West Virginia Department of Education officials still haven’t answered questions on who there specifically signed off on controversial, and now-retracted, modifications to proposed new standards on teaching climate change,

The department has also now twice delayed an open records request on the subject filed in early January. The lack of response to the Charleston Gazette’s questions continues as the state school board nears its expected vote next month to adopt a version of new K-12 science standards without the much-maligned global warming modifications.

After school board member Wade Linger expressed concerns to the department about the teaching of climate change, department employees had placed the alterations into a draft of the larger science teaching standards that the board was set to adopt.

Linger has said he doesn’t believe human-influenced climate change is a “foregone conclusion.” The peer-reviewed science overwhelmingly shows that human greenhouse gas emissions are a major driver of global warming. The U.N.’s Intergovernmental Panel on Climate Change has released dire reports about climate change impacts with a more than 95 percent certainty that humans are the main cause.

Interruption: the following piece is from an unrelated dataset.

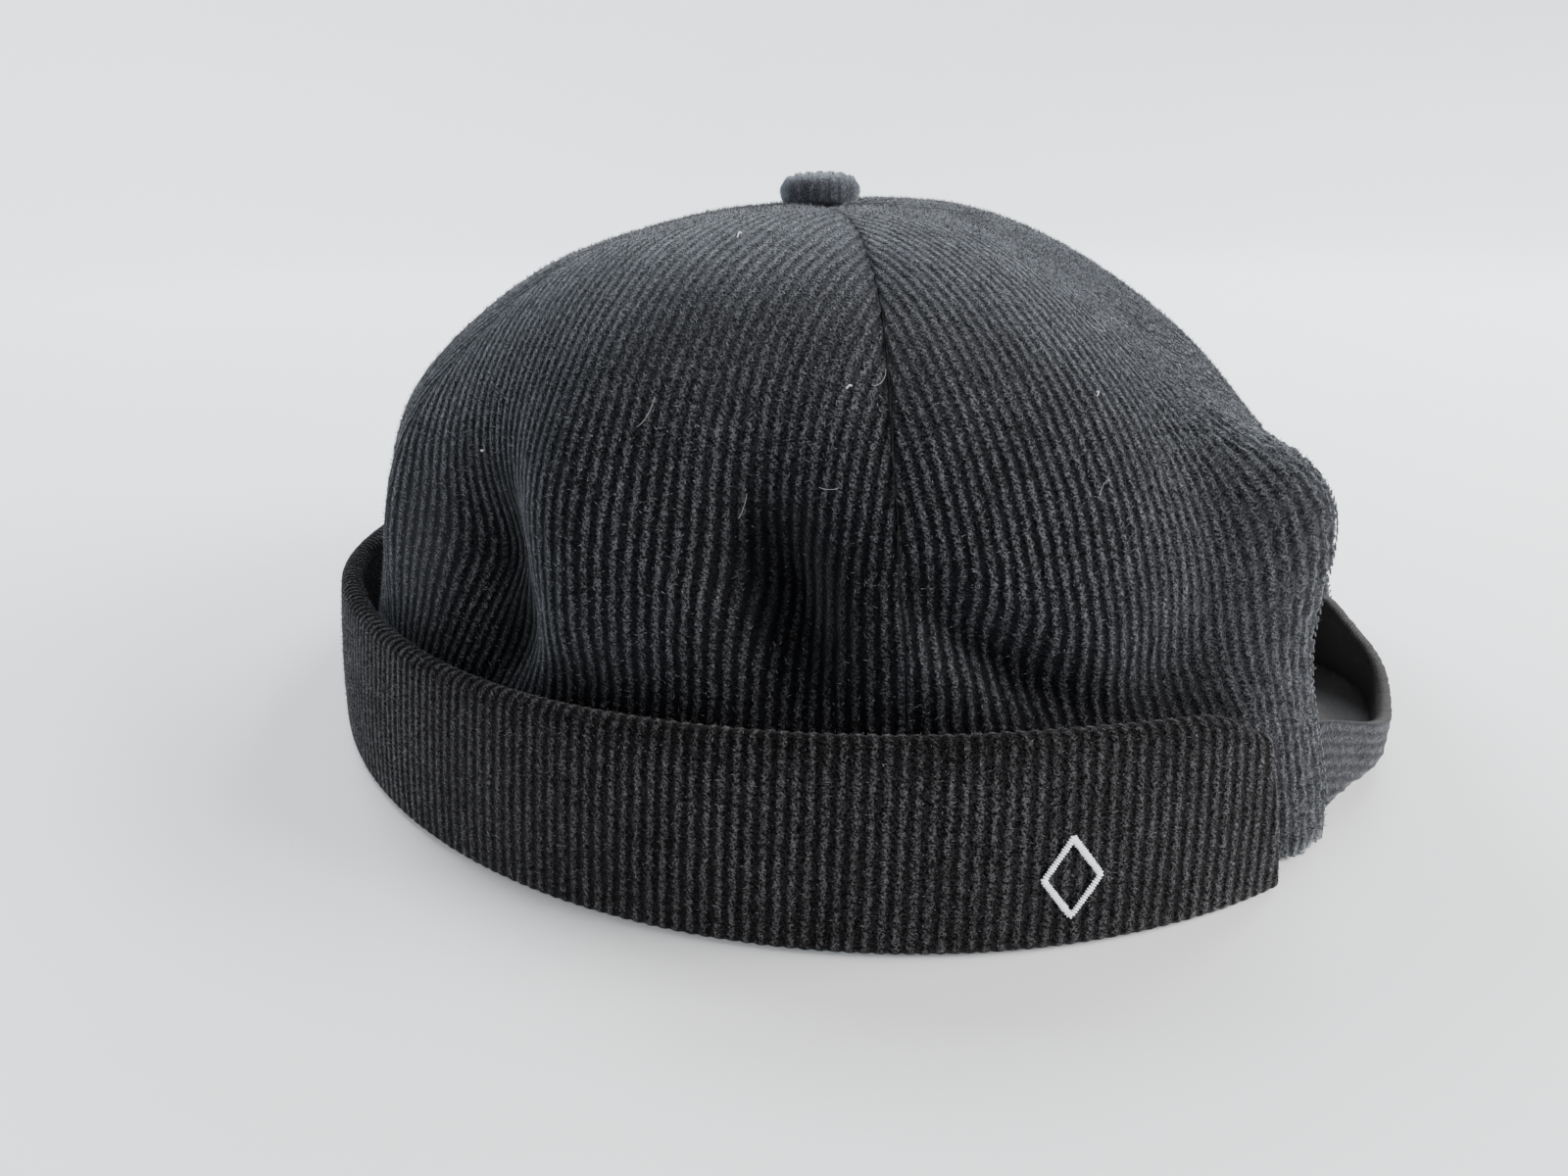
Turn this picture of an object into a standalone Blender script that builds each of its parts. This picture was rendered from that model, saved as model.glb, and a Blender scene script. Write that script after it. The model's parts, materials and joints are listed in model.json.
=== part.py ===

In December, the board voted to adopt a set of the new Next Generation Science Standards with the global warming changes. But, after the Gazette reported on them, the changes received local and national criticism from teachers, professors and others who said they sowed unwarranted doubt in the well-established theory that greenhouse gas emissions are driving global warming. The West Virginia Science Teachers Association said they compromised and misrepresented climate science.

Last month, the board voted to withdraw the full set of standards and put out a draft without the controversial alterations for 30-day public comment.

The Gazette asked in early January for more specifics on who at the department vetted and ultimately approved placing the modifications -- which only affected a few lines and were apparently unnoticed by some school board members -- into the 70-page standards document before the board approved it. The newspaper never received answers, and department spokeswoman Liza Cordeiro told a reporter he’d have to submit a Freedom of Information Act request for certain information.

On Jan. 6, the Gazette sent the FOIA, requesting, among other things, “copies of all written or digital communication from July 1, 2014, to Jan. 6, 2015, between Department of Education staff members and state school board members” concerning the standards.

The Gazette also requested “copies of all written or digital communication from July 1, 2014, to Jan. 6, 2015, among Department of Education staff members concerning changes that were made to the ... standards dealing with climate change in response to board member Wade Linger’s concerns about the standards’ original drafted language.”

The department responded on Jan. 13, saying that on Feb. 3, the Gazette could inspect or copy any of the requested records “not privileged or exempted by law.” Copies would cost 40 cents a page. It said on or before Feb. 3, the newspaper would be told “the cost to produce the requested documents, and the location where the documents may be inspected or obtained.”

But on Feb. 2, the department sent another letter stating that, “due to a larger than normal volume of Freedom of Information Act requests,” the records would now be available on or before Friday -- three weeks later than the original date. Yet on Friday, the department emailed the Gazette another delay notice, saying that because of the volume of FOIA requests “coupled with other unanticipated issues in the Office of Legal Services” at the department, the documents would now be available on or before March 13.

“We apologize for this additional delay and will not alter our production date again,” the letter stated.

The school board usually meets on the second Wednesday of each month, with long agendas sometimes spilling over into Thursday. March 13 would be the Friday after the normal meeting next month, in which the board is expected to adopt the standards.

After a reporter said that date would be unacceptable, Cordeiro apologized and wrote via text that the department would provide the information no later than March 9 -- two days before the expected vote.

The Gazette has tried get answers directly from department officials. After state Schools Superintendent Michael Martirano spoke at a Jan. 12 legislative meeting, the Gazette asked him whether he ultimately signed off on the modified climate change standards before the board voted on them. He said he didn’t know at the time, and Betty Jo Jordan, his executive assistant, told a reporter to send her an email.

The newspaper has received no response to that email.

The 30-day public comment period on the science standards ended last week.

Climate Parents, a national nonprofit that spoke out against the standards modifications, has seen its West Virginia membership grow from about 200 before the controversy to 1,800 today, said director and co-founder Lisa Hoyos. During the public comment period, the organization submitted more than 5,700 comments in support of the current draft version of West Virginia science standards, which doesn’t include the global warming modifications.

John Friedrich, senior campaigner for Climate Parents, said the comments came from residents of West Virginia and other states.